>> start Given material

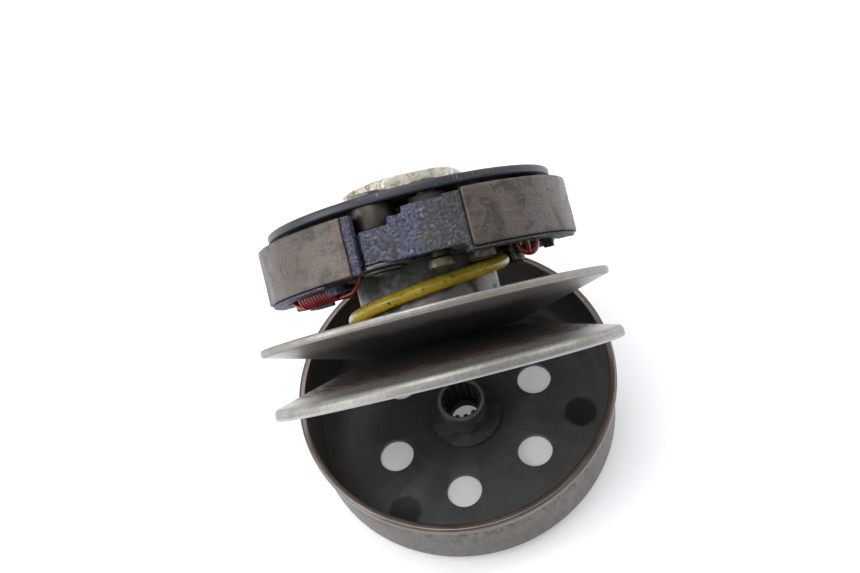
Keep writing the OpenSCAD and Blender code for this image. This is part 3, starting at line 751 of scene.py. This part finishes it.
def plug(centre, r_low, r_high, low, high):
    """A cone or cylinder to cut with."""
    points = []
    sides = PLUG_SIDES
    for radius, height in ((r_low, low), (r_high, high)):
        points += [centre + polar(radius, 360 * i / sides, height) for i in range(sides)]
    faces = [(i, (i + 1) % sides, sides + (i + 1) % sides, sides + i) for i in range(sides)]
    faces += [tuple(reversed(range(sides))), tuple(range(sides, 2 * sides))]
    return mesh_from("plug", points, faces)


# ---------------------------------------------------------------- the sheaves and the parts on the hub
def sheaves():
    drop = (SHEAVE_R - FACE_HUB_R) * math.tan(GROOVE_ANGLE)
    fixed = filleted([
        (HUB_R, FIXED_FACE_H, 0.3), (FACE_HUB_R, FIXED_FACE_H, 1.5),
        (SHEAVE_R, FIXED_FACE_H - drop, 2.1), (SHEAVE_R, FIXED_RIM_H, 0.8),
        (FACE_HUB_R + 1.5, FIXED_FACE_H - FLAT_T, 2.0),
        (HUB_R, FIXED_FACE_H - FLAT_T, 0.2)], steps=FILLET_STEPS)
    mesh = lathe("fixed_sheave", fixed, TURNED_STEPS)
    riding(piece("fixed_sheave", mesh, "fixed_face"), "fixed_face")
    moving = filleted([
        (SLEEVE_R, MOVABLE_FACE_H, 0.3), (FACE_HUB_R, MOVABLE_FACE_H, 1.5),
        (SHEAVE_R, MOVABLE_FACE_H + drop, 0.95), (SHEAVE_R, MOVABLE_FACE_H + drop + PLATE_H, 0.8),
        (SLEEVE_FLANGE_R, MOVABLE_FACE_H + FLAT_T, 2.0),
        (SLEEVE_R, MOVABLE_FACE_H + FLAT_T, 0.2)], steps=FILLET_STEPS)
    mesh = lathe("moving_sheave", moving, TURNED_STEPS)
    riding(piece("moving_sheave", mesh, "movable_face"), "movable_face")


def spring_collar():
    outline = filleted([
        (COLLAR_BORE_R, COLLAR_H0, 0.2), (COLLAR_FLANGE_R, COLLAR_H0, 0.4),
        (COLLAR_FLANGE_R, COLLAR_H0 + COLLAR_T, 0.4), (COLLAR_R, COLLAR_H0 + COLLAR_T, 0.5),
        (COLLAR_R, COLLAR_TOP_H, 0.4), (COLLAR_BORE_R, COLLAR_TOP_H, 0.2)])
    mesh = lathe("spring_collar_turned", outline, COLLAR_STEPS)
    riding(piece("spring_collar_turned", mesh, "spring_collar"), "spring_collar")


def contra_height(turns, low, high):
    """Height of the contra spring's wire, closed at both ends and open between."""
    pitch = 2 * CONTRA_WIRE_R + CONTRA_TURN_GAP
    rise = CONTRA_CLOSED_TURNS * pitch
    total = 2 * CONTRA_CLOSED_TURNS + CONTRA_OPEN_TURNS
    if turns < CONTRA_CLOSED_TURNS:
        return low + turns * pitch
    if turns > CONTRA_CLOSED_TURNS + CONTRA_OPEN_TURNS:
        return high - (total - turns) * pitch
    share = (turns - CONTRA_CLOSED_TURNS) / CONTRA_OPEN_TURNS
    return low + rise + (high - low - 2 * rise) * share


def contra_spring():
    low = COLLAR_H0 + COLLAR_T + CONTRA_WIRE_R + CONTRA_END_GAP
    high = DRIVE_H - CONTRA_WIRE_R - CONTRA_END_GAP
    total = 2 * CONTRA_CLOSED_TURNS + CONTRA_OPEN_TURNS
    path = []
    for i in range(CONTRA_STEPS + 1):
        turns = total * i / CONTRA_STEPS
        near = [contra_height(min(max(turns + CONTRA_SOFT_TURN * k / 3, 0), total), low, high)
                for k in range(-3, 4)]
        path.append(polar(CONTRA_R, CONTRA_START + 360 * turns, sum(near) / len(near)))
    wire = swept("contra_spring_wire", path, CONTRA_WIRE_R, sides=20, round_end=0.35)
    obj = piece("contra_spring_wire", wire, "contra_spring")
    riding(obj, "contra_spring")
    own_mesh(obj)


def shoe_spring(k):
    """Extension spring from shoe k to the next shoe's heel."""
    start = polar(HOOK_RING_R, HOOK_ANGLE, SHOE_SPRING_H)
    end = polar(HEEL_RING_R, HEEL_ANGLE, SHOE_SPRING_H)
    along = (end - start).normalized()
    across = Vector((0, 0, 1)).cross(along)
    up = Vector((0, 0, 1))
    span = (end - start).length
    # hook: straight shank, then round to the bottom of the first coil
    hook = [(0, 5.4), (0, 3.4), (0, 1.6), (0.2, 0.5), (0.8, -0.4), (1.8, -1.15), (3.0, -1.9), (4.2, -2.6)]
    path = [start + along * x + up * z for x, z in hook]
    count = SHOE_COIL_TURNS * SHOE_SPRING_STEPS
    for i in range(count + 1):
        angle = math.tau * i / SHOE_SPRING_STEPS
        x = SHOE_COIL_START + (SHOE_COIL_END - SHOE_COIL_START) * i / count
        path.append(start + along * x + across * SHOE_COIL_R * math.sin(angle)
                    - up * SHOE_COIL_R * math.cos(angle))
    path += [start + along * (span - x) + up * z for x, z in reversed(hook)]
    spin = Matrix.Rotation(math.radians(FIRST_PIVOT + 120 * (k - 1)), 3, "Z")
    path = [spin @ p for p in path]
    name = f"shoe_spring_wire_{k}"
    node = f"shoe_spring_{k}"
    wire = swept(name, path, SHOE_WIRE_R, sides=12, round_end=0.4)
    obj = settle(piece(name, wire, node))
    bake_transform(obj)


bell_drum()
eased("clutch_bell_hub", "bell_hub", HUB_EDGE, UPRIGHT)
sheaves()
spring_collar()
contra_spring()
for shoe_number in (1, 2, 3):
    shoe_spring(shoe_number)
    cast(f"shoe_casting_{shoe_number}", f"shoe_{shoe_number}", SHOE_RIPPLE, SHOE_GRAIN)
    cast(f"friction_lining_{shoe_number}", f"lining_{shoe_number}", LINING_RIPPLE, LINING_GRAIN)
    eased(f"shoe_stud_end_{shoe_number}", f"shoe_stud_{shoe_number}", STUD_EDGE)
EASED = {
    "hub_tube": 0.35, "bearing_outer_ring": 0.2, "bearing_inner_ring": 0.2, "bearing_circlip": 0.12,
    "needle_shell": 0.15, "guide_pins": 0.2, "drive_plate": 0.25, "pivot_pins": 0.35,
    "pivot_spacers": 0.3, "pivot_washers": 0.2, "e_clips": 0.15, "damper_pins": 0.45,
    "damper_rubbers": 0.4, "clutch_nut": 0.35, "slotted_sleeve": 0.2, "oil_seals": 0.2,
    "needle_rollers": 0.12, "bearing_cage": 0.0, "needle_cage": 0.0, "bearing_balls": 0.0, "o_rings": 0.0,
}
for node_name, edge_width in EASED.items():
    eased(f"{node_name}_finished", node_name, edge_width)


# ---------------------------------------------------------------- floor, light and camera
def area_light(name, place, target, size, power):
    lamp = bpy.data.lights.new(name, "AREA")
    lamp.shape = "RECTANGLE"
    lamp.size, lamp.size_y = size
    lamp.energy = power
    obj = bpy.data.objects.new(name, lamp)
    bpy.context.scene.collection.objects.link(obj)
    obj.location = place
    obj.rotation_euler = (Vector(target) - Vector(place)).to_track_quat("-Z", "Y").to_euler()


def studio():
    bpy.ops.mesh.primitive_plane_add(size=40, location=(0, 0, 0))
    floor = bpy.context.object
    floor.name = "studio_floor"
    floor.data.materials.append(floor_white())
    world = bpy.data.worlds.new("studio")
    world.use_nodes = True
    world.node_tree.nodes["Background"].inputs[0].default_value = (0.93, 0.95, 1.0, 1)
    world.node_tree.nodes["Background"].inputs[1].default_value = 0.55
    bpy.context.scene.world = world
    aim = (0, 0, 0.05)
    area_light("overhead", (-0.15, 0.15, 0.95), aim, (0.9, 0.7), 7.0)
    area_light("left_box", (-0.85, -0.1, 0.45), aim, (0.7, 0.5), 4.0)
    area_light("right_box", (0.9, 0.25, 0.55), aim, (0.5, 0.5), 2.5)
    bpy.context.scene.view_settings.view_transform = "Standard"


def camera():
    """The photograph's viewpoint: above and in front of the bell, rolled to the left."""
    eye = Vector((0.0, -0.1946, 0.3709))
    target = Vector((0.0012, 0.0421, 0.0292))
    roll = math.radians(-16.6)
    data = bpy.data.cameras.new("camera")
    data.sensor_width = 36
    data.lens = 46.58
    data.clip_start = 0.01
    obj = bpy.data.objects.new("camera", data)
    bpy.context.scene.collection.objects.link(obj)
    look = (target - eye).to_track_quat("-Z", "Y").to_matrix()
    obj.matrix_world = Matrix.Translation(eye) @ (look @ Matrix.Rotation(roll, 3, "Z")).to_4x4()
    bpy.context.scene.camera = obj


studio()
camera()

bpy.context.view_layer.update()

>> end Given material

Go through the preceding material and copy each line that has the word "scene".

> Result of the task:
Keep writing the OpenSCAD and Blender code for this image. This is part 3, starting at line 751 of scene.py. This part finishes it.
    bpy.context.scene.collection.objects.link(obj)
    bpy.context.scene.world = world
    bpy.context.scene.view_settings.view_transform = "Standard"
    bpy.context.scene.collection.objects.link(obj)
    bpy.context.scene.camera = obj